SCHLEY: Understood. I think too a lot of us know you through your quarterly earnings calls and whatnot, but what we’re talking about is not the glamor side of the cable business by any means. In fact, it rarely burbles to the surface unless you do something wrong, right? Is that a fair characterization?

BICKHAM: That’s pretty fair. (laughter)

RUTLEDGE: It is, but that’s what we talk about when we talk about the business.

SCHLEY: Really?

RUTLEDGE: Yeah.

SCHLEY: And John, not to devolve into a mutual admiration society, but what is your sense of Mr. Rutledge in terms of you’ve worked with other executive leaders and CEOs, you know.

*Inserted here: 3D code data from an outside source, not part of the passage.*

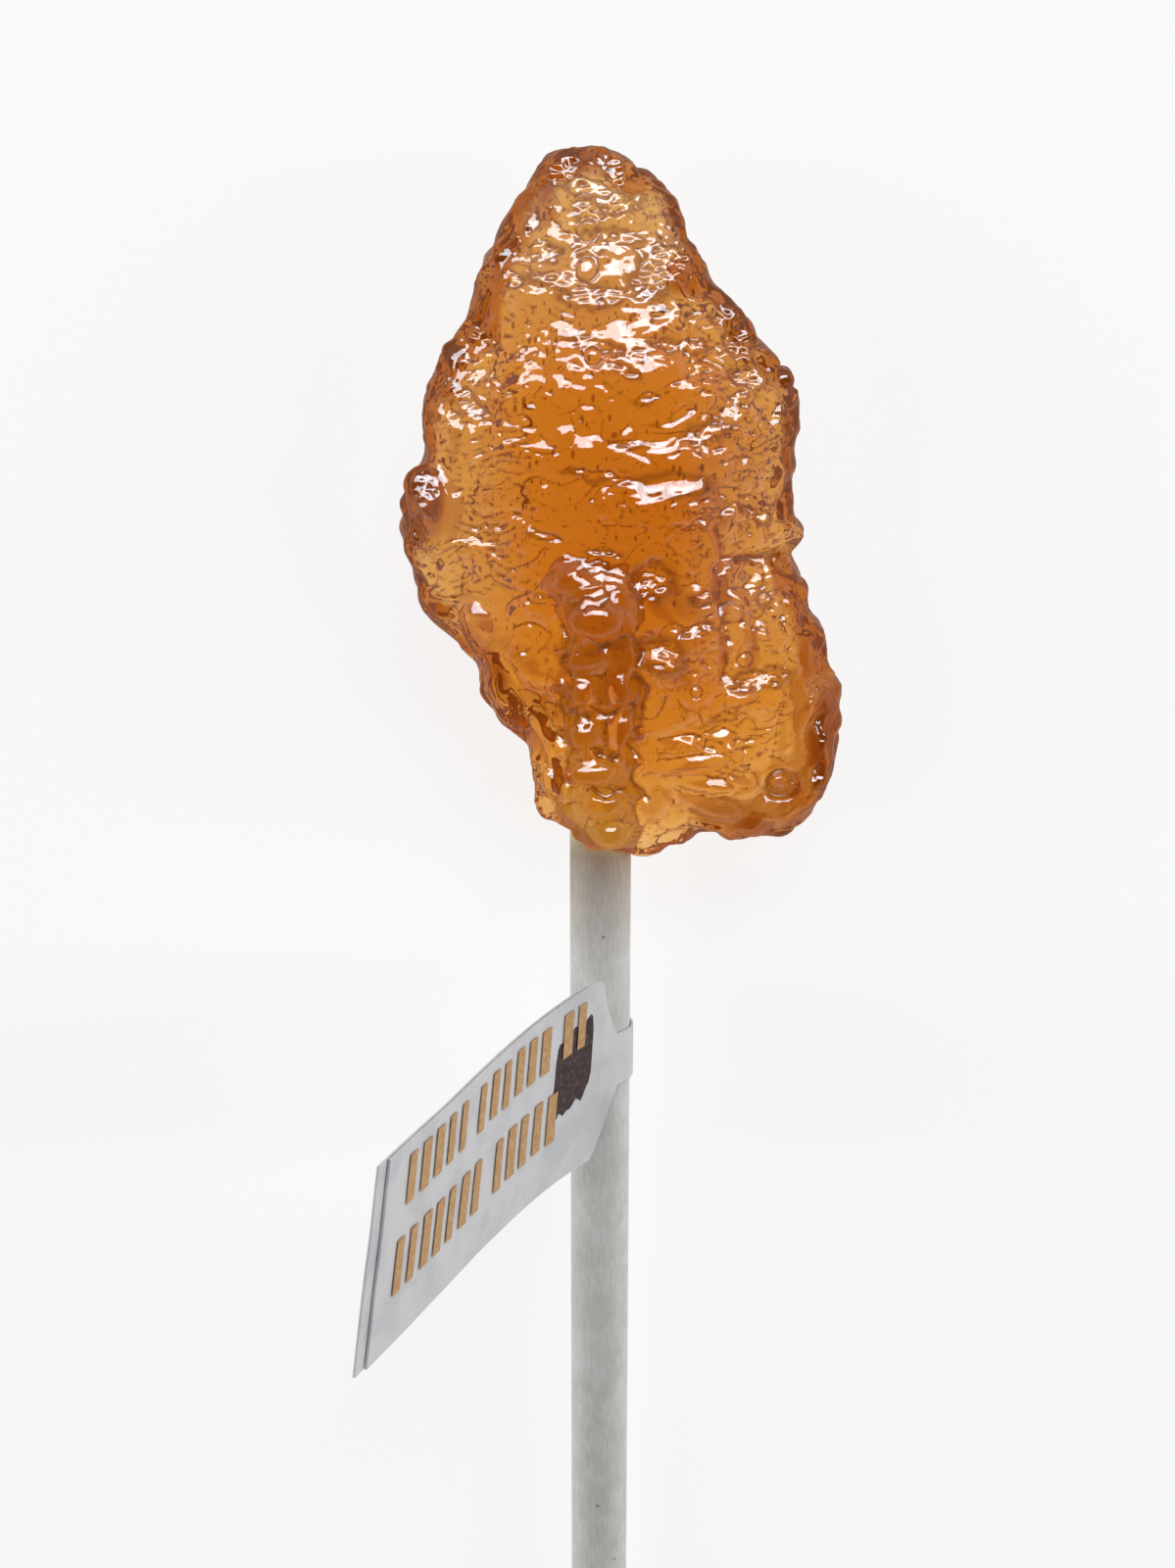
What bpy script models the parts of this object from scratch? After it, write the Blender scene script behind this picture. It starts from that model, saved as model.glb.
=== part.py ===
"""A rough amber lollipop on a rolled-paper stick, with a folded paper flag round the stick.

The lollipop lies on its back: its shown side faces +Z, its tip points to +Y and its stick to -Y.
Each piece is modelled in the lollipop's own plane first: x to the right, v along the stick
towards the tip (0 at the candy's foot) and f out of the shown side. One empty then lays the whole
thing down, so that the candy's belly and the stick's far end both touch the ground.
"""

import math

import bmesh
import bpy
import numpy as np
from mathutils import Vector, noise

MM = 0.001

# Driving dimensions, in millimetres.
STICK_DIAMETER = 4.4
STICK_LENGTH = 101.6
STICK_TOP_V = 20.2
STICK_EDGE = 0.25
STICK_SIDES = 40
CLEARANCE = 0.3
SHARP_ANGLE = math.radians(40)

CANDY_CENTRE = (1.0, 22.5)
EDGE_HALF_THICKNESS = 4.6
EDGE_SQUARENESS = 3.3
FRONT_BELLY = 2.7
BACK_BELLY = 2.2
BELLY_CENTRE = (1.5, 20.0)
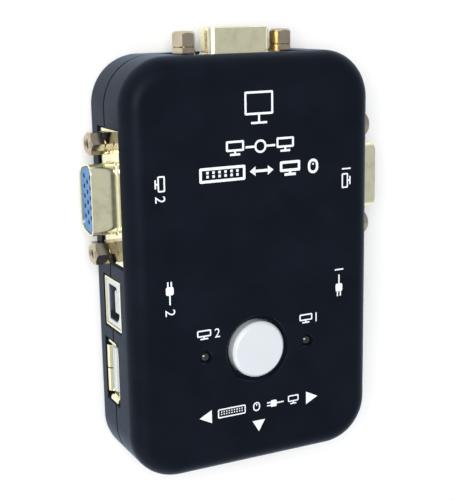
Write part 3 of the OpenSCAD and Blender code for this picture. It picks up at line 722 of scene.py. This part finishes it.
def d_outline(v, more):
    """The D outline grown by more: a trapezium with its long side up and round corners."""
    lean = math.radians(10)
    r = v.shell_round + more
    core = v.shell_height / 2 - v.shell_round
    centre = v.shell_width / 2 - v.shell_round
    wide = centre + r / math.cos(lean) + r * math.tan(lean)
    narrow = centre + r / math.cos(lean) - (2 * core + r) * math.tan(lean)
    height = v.shell_height / 2 + more
    bm = outline(2 * wide, 2 * height)
    low = [vert for vert in bm.verts if vert.co.y < 0]
    for vert in low:
        vert.co.x = math.copysign(narrow, vert.co.x)
    high = [vert for vert in bm.verts if vert.co.y > 0]
    bevel(bm, high, r / math.tan((math.pi / 2 - lean) / 2), 10, "VERTICES")
    low = [vert for vert in bm.verts if vert.co.y < NEAR - height]
    bevel(bm, low, r / math.tan((math.pi / 2 + lean) / 2), 10, "VERTICES")
    return bm


def video_shell(v, width, height, reach):
    """The nickel sheet: a flange, and a D tube that curves out of it, open right through."""
    back, front = -v.flange_inset - v.flange_thickness, -v.flange_inset
    flange = drawn(outline(width, height, v.flange_corner, segments=5), back,
                   (v.flange_thickness - SOFT_RISE, 0), *SOFT_EDGE)
    b = v.base_curve
    tip = front + reach
    # The tube starts inside the flange, sweeps in over the base curve and ends in a round rim
    sunk = 0.1
    rise = front - sunk
    steps = [(sunk + b * 0.10, b * 0.42), (b * 0.24, b * 0.34), (b * 0.38, b * 0.18),
             (b * 0.40, b * 0.06)]
    rim, rim_rise = ((0.12, 0.04), (0.07, 0.08), (0.03, 0.07)), 0.22
    run = tip - rise - sum(up for up, _ in steps) - rim_rise
    tube = drawn(d_outline(v, b), rise, *steps, (run, 0), *rim)
    shell = with_added(flange, tube)
    # The bore starts wider than the inside and narrows at the rim
    mouth, mouth_run = 0.12, 0.14
    inner = d_outline(v, mouth - v.shell_wall)
    bmesh.ops.reverse_faces(inner, faces=inner.faces)
    bore = drawn(inner, tip + OVER, (OVER, 0), (mouth_run, mouth), (tip - back + OVER, 0))
    stud_gap = 0.15
    holes = [moved(drawn(disc(v.jack_thread + stud_gap, segments=28), back - OVER,
                         (v.flange_thickness + 2 * OVER, 0)), s * v.jack_pitch / 2)
             for s in (-1, 1)]
    return cut_by(shell, bore, *holes)


def contact_spots(v):
    """The places of fifteen contacts in three rows, the middle row shifted by half a step."""
    for row in (-1, 0, 1):
        shift = v.contact_pitch / 4 * (1 if row == 0 else -1)
        for i in range(-2, 3):
            yield i * v.contact_pitch + shift, row * v.contact_row


def video_insert(v, reach, rear_low):
    """The moulded insert: a D nose inside the shell, bored for contacts, and a block behind."""
    back, tip = -v.flange_inset - v.flange_thickness, -v.flange_inset + reach - v.insert_step
    shell_gap = 0.05
    nose = drawn(d_outline(v, -v.shell_wall - shell_gap), back - OVERLAP,
                 (tip - back + OVERLAP - SOFT_RISE, 0), (0.08, 0.05), (0.04, 0.08))
    # The block fits between the two jackscrews' studs
    stud_room, height, deep = 6.6, 11.0, 8
    rear = drawn(outline(v.jack_pitch - stud_room, height, 0.4, segments=3), back - deep,
                 (deep, 0))
    body = with_added(nose, moved(rear, 0, rear_low + height / 2))
    hole_ease, hole_deep = 0.06, 6
    holes = [moved(eased_hole(v.contact_hole, tip, hole_ease, hole_deep, 24), x, y)
             for x, y in contact_spots(v)]
    return cut_by(body, *holes)


def jackscrew(v, turn, reach):
    """A hexagon nut and standoff with a threaded hole, and the stud behind them."""
    base, tip = -v.flange_inset, -v.flange_inset + reach
    corner = v.jack_flats / 2 / math.cos(math.pi / 6)
    blunt = 0.03
    hexagon = drawn(disc(corner - blunt, segments=6, turn=turn), base, (reach, 0))
    # A turned form takes off the hexagon's corners at both ends and at the joint of its parts
    joint = base + v.jack_nut
    clear, neck, groove = corner + 0.1, corner - 0.45, 0.28
    form = lathe([(0, base), (neck, base), (clear, base + 0.3), (clear, joint - groove),
                  (neck - 0.12, joint), (clear, joint + groove), (clear, tip - 0.72),
                  (corner - 0.82, tip), (0, tip)], 48)
    screw = combined(hexagon, form, "INTERSECT")
    stud_end = 5.3
    stud = drawn(disc(v.jack_thread, segments=28), base - stud_end, (0.2, 0), (5.2, 0))
    screw = with_added(screw, stud)
    turns, mouth, drill_point = 5, 0.4, 0.3
    floor, z = tip - v.jack_hole_depth, tip - mouth
    profile = [(0, tip + OVER), (v.jack_thread + 0.12 + OVER, tip + OVER)]
    for _ in range(turns):
        profile += [(v.jack_hole, z), (v.jack_thread - 0.08, z - v.thread_pitch / 2)]
        z -= v.thread_pitch
    profile += [(v.jack_hole, z), (v.jack_hole, floor), (0, floor - drill_point)]
    return cut_by(screw, lathe(profile, 28))


def contact_sleeves(v, place, node, insert_front):
    """Fifteen round contacts with bored ends, each with its tail down through the board."""
    inverse = place.inverted()
    low, high = box_mm(f"video_contacts_{node}")
    rear = min((inverse @ corner).z for corner in (low, high))
    foot = min((inverse @ corner).y for corner in (low, high))
    tip, half = insert_front - v.contact_step, v.tail_width / 2
    rim, lip, bore = v.contact_radius, 0.05, v.contact_radius - 0.18
    whole = bmesh.new()
    for x, y in contact_spots(v):
        # The highest row's tails come down furthest back
        back = rear + half + (v.contact_row - y)
        sleeve = lathe([(0, back), (rim, back), (rim, tip - lip), (rim - lip, tip),
                        (rim - 0.14, tip), (bore, tip - lip), (bore, tip - 4), (0, tip - 4.2)], 16)
        tail = block((x - half, foot, back - half), (x + half, y, back + half))
        joined(whole, moved(sleeve, x, y), tail)
    return whole


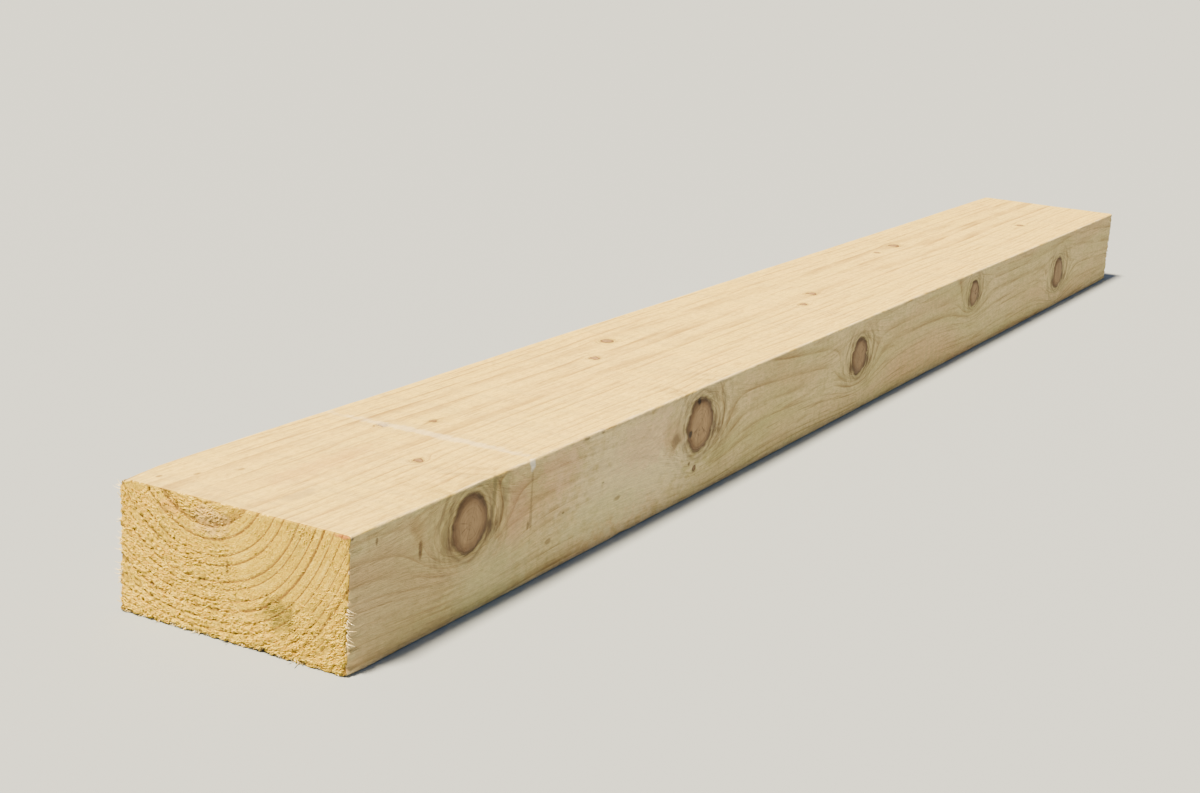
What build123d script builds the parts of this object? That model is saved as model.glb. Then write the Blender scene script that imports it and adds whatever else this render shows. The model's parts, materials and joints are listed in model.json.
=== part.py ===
"""Sawn softwood railway sleeper: one baulk of timber, 2400 x 250 x 125 mm.

Frame: +X runs along the baulk, +Y across its width and +Z up. The origin is the centre
of the bed face, the flat face that it lies on. The end at -X is called the near end.
"""

from build123d import *

import os

# The sawn section and the sold length
length = 2400.0
width = 250.0
thickness = 125.0

# The saw leaves the long arrises sharp, and handling rubs them. The cross-cut ends stay crisper.
arris_radius = 2.0
end_edge_radius = 1.0

# The top arris of the -Y face is crushed where the baulk was bound for transport
bite_from_near_end = 288.0
bite_length = 22.0
bite_depth = 2.5

# Two lifting nicks in the bottom arris of the -Y face
first_nick_from_near_end = 477.0
second_nick_from_near_end = 508.0
nick_length = 7.0
nick_depth = 2.0

# A splinter pulled out of the near end, through its lower edge and along the grain
splinter_from_side = 87.0
splinter_width = 10.0
splinter_height = 6.0
splinter_run = 34.0

# The near end's top corner on the +Y side is knocked off along a slanting plane
knock_across = 14.0
knock_down = 4.0
knock_along = 60.0

near_end_x = -length / 2
side_y = width / 2


def scallop(from_near_end, arris_z, across, depth):
    """Press a round hollow across an arris of the -Y face, square to the length.

    The hollow is part of a cylinder that lies at 45 degrees to both faces. Its radius is
    the one whose chord is as long as across where it is depth deep in the sharp corner.
    """
    radius = (across**2 / 4 + depth**2) / (2 * depth)
    reach = radius - depth
    outward_z = 1 if arris_z > 0 else -1
    outward = Vector(0, -1, outward_z).normalized()
    corner = Vector(near_end_x + from_near_end, -side_y, arris_z)
    slanting = Plane(origin=corner + outward * reach, x_dir=(1, 0, 0), z_dir=(0, 1, outward_z))
    with Locations(slanting):
        Cylinder(radius, 4 * across, mode=Mode.SUBTRACT)


with BuildPart() as sleeper:
    # The section as the saw leaves it, standing on the bed face
    with BuildSketch(Plane.YZ.offset(near_end_x)) as section:
        Rectangle(width, thickness, align=(Align.CENTER, Align.MIN))
        fillet(section.vertices(), radius=arris_radius)
    extrude(amount=length)
    fillet(sleeper.faces().filter_by(Axis.X).edges(), radius=end_edge_radius)

    # The crushed bite and the lifting nicks
    scallop(bite_from_near_end, thickness, bite_length, bite_depth)
    scallop(first_nick_from_near_end, 0, nick_length, nick_depth)
    scallop(second_nick_from_near_end, 0, nick_length, nick_depth)

    # The splinter's groove, widest at the end face and running out in the bed face
    with BuildSketch(Plane.YZ.offset(near_end_x)) as splinter_mouth:
        with Locations((-side_y + splinter_from_side, 0)):
            Ellipse(splinter_width / 2, splinter_height)
    with BuildSketch(Plane.YZ.offset(near_end_x + splinter_run)) as splinter_tip:
        with Locations((-side_y + splinter_from_side, -splinter_height)):
            Ellipse(splinter_width / 2, splinter_height)
    loft(mode=Mode.SUBTRACT, sections=[splinter_mouth.sketch, splinter_tip.sketch])

    # The knocked corner: the plane's normal points into the baulk, which is kept
    on_end = Vector(near_end_x, side_y - knock_across, thickness)
    down_edge = Vector(0, knock_across, -knock_down)
    along_arris = Vector(knock_along, knock_across, 0)
    knock = Plane(origin=on_end, x_dir=down_edge, z_dir=down_edge.cross(along_arris))
    split(bisect_by=knock, keep=Keep.TOP)

sleeper.part.label = "sleeper"
os.makedirs("parts", exist_ok=True)
export_step(sleeper.part, "parts/sleeper.step")
print("sleeper volume, litres:", round(sleeper.part.volume / 1e6, 3))
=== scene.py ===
# %% [markdown]
# # A sawn softwood railway sleeper
#
# A garden sleeper is one baulk of fast-grown pine or spruce. A frame saw cuts its four long
# faces, a chain saw cuts it to length, and the wood is then pressure treated, which leaves it
# a little green. Its looks come from three things: the year rings and knots that run through
# the solid wood, the rough skin that each saw leaves, and the torn fibres on the cross-cut
# ends.
#
# This lesson loads the sleeper's CAD solid as a frame, and lays a finely divided skin on it.

# %% Load the sleeper's CAD part
import json
import math
from functools import partial

import bmesh
import bpy
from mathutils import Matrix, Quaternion, Vector

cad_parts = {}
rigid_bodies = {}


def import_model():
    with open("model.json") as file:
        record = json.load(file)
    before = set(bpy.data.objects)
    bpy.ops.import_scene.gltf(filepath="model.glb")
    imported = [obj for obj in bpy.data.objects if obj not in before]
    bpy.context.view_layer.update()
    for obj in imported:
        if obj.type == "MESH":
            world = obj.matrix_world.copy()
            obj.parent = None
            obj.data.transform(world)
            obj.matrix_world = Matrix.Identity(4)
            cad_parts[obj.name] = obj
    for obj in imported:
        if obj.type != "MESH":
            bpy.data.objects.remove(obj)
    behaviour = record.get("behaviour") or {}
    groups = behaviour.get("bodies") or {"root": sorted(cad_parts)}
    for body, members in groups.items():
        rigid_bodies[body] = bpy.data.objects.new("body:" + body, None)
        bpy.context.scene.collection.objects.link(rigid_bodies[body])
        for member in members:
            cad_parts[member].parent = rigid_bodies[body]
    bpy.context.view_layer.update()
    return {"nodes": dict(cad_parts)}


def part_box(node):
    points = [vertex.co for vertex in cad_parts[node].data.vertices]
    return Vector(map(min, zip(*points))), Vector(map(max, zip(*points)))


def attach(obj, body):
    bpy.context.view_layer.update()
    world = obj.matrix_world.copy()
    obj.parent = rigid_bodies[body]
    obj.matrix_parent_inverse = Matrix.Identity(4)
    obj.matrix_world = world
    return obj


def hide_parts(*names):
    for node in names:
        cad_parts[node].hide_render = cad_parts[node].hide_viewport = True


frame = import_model()
low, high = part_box("sleeper")
size = high - low
mm = 0.001
print("sleeper, mm:", [round(side / mm) for side in size])

# %% [markdown]
# ## Colours
#
# Colours are written as sRGB hex values, as a paint chart gives them, and Blender wants them
# linear. One function turns them, and another gives the greys that a ramp needs.

# %% Turn colours linear
def linear(hex_value):
    """Turn an sRGB hex colour into linear red, green, blue and alpha."""
    parts = [int(hex_value[i : i + 2], 16) / 255 for i in (0, 2, 4)]
    return [c / 12.92 if c <= 0.04045 else ((c + 0.055) / 1.055) ** 2.4 for c in parts] + [1.0]


def grey(value):
    return (value, value, value, 1.0)


print("pale pine, linear:", [round(share, 2) for share in linear("E4CC92")])

# %% [markdown]
# ## Nodes
#
# A node is added, set up and linked by one function, so that each material reads as a short
# list. Patterns are sized in millimetres, because that is what a ruler gives.

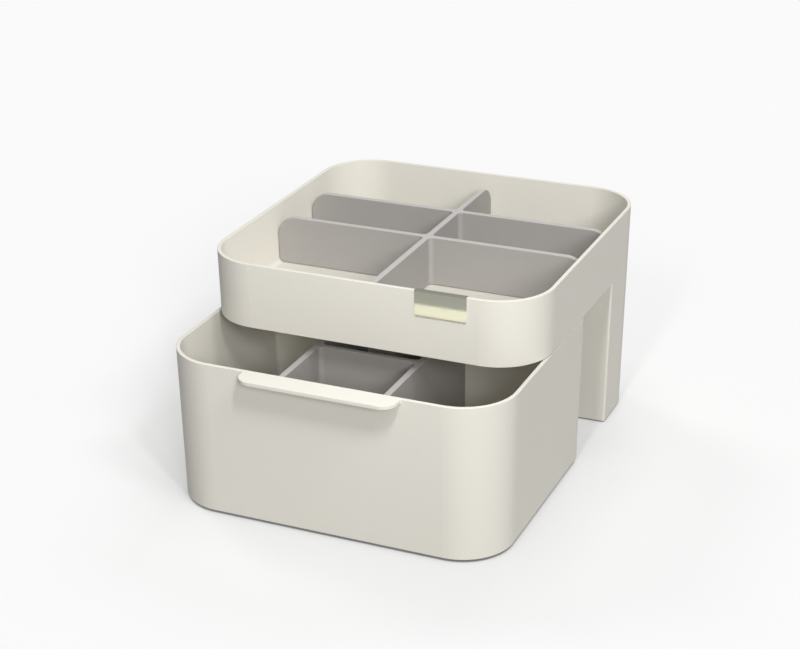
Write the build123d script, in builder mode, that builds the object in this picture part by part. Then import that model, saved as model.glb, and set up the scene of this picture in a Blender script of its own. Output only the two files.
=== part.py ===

BICKHAM: We come from similar places, similar backgrounds, tracing it all the way back to family, experiences as a young person. I look at my career out of college and his out of college and where we started and what we did and how willing we were to do whatever it took to be successful. We’ve had arguments and we agreed to disagree, but we never let that disagreement get in the way of the next decision to be made. So we — I can’t think of anyone that I would have rather spent the last 25 years being around than Tom because we have similar thoughts about leadership and what it takes and how to inspire leadership and we’re different in some regards. I would like to think that we complement each other’s strengths and weaknesses because to some extent that’s true. I mean I have blind spots and Tom doesn’t have many, but he has a couple and —

SCHLEY: Welcome to the human race, right?

BICKHAM: And so it was a good fit and it was a good fit from the get-go. And again, to me the punctuation point is he’s an easy guy to be around. He’s easy to talk to and he’s easy to disagree with. He’s a good manager, good executive, good leader. Couldn’t ask for anything more. I mean it worked out.

SCHLEY: He — Tom said it well. It’s been a great run. So congrats to both of you on the new chapter in life and thank you for spending some time with us to talk about the journey all the way through. John Bickham, Tom Rutledge, Charter Communications, thank you for listening. For Syndeo Institute at the Cable Center I’m Stewart Schley and we’ll see you down the road.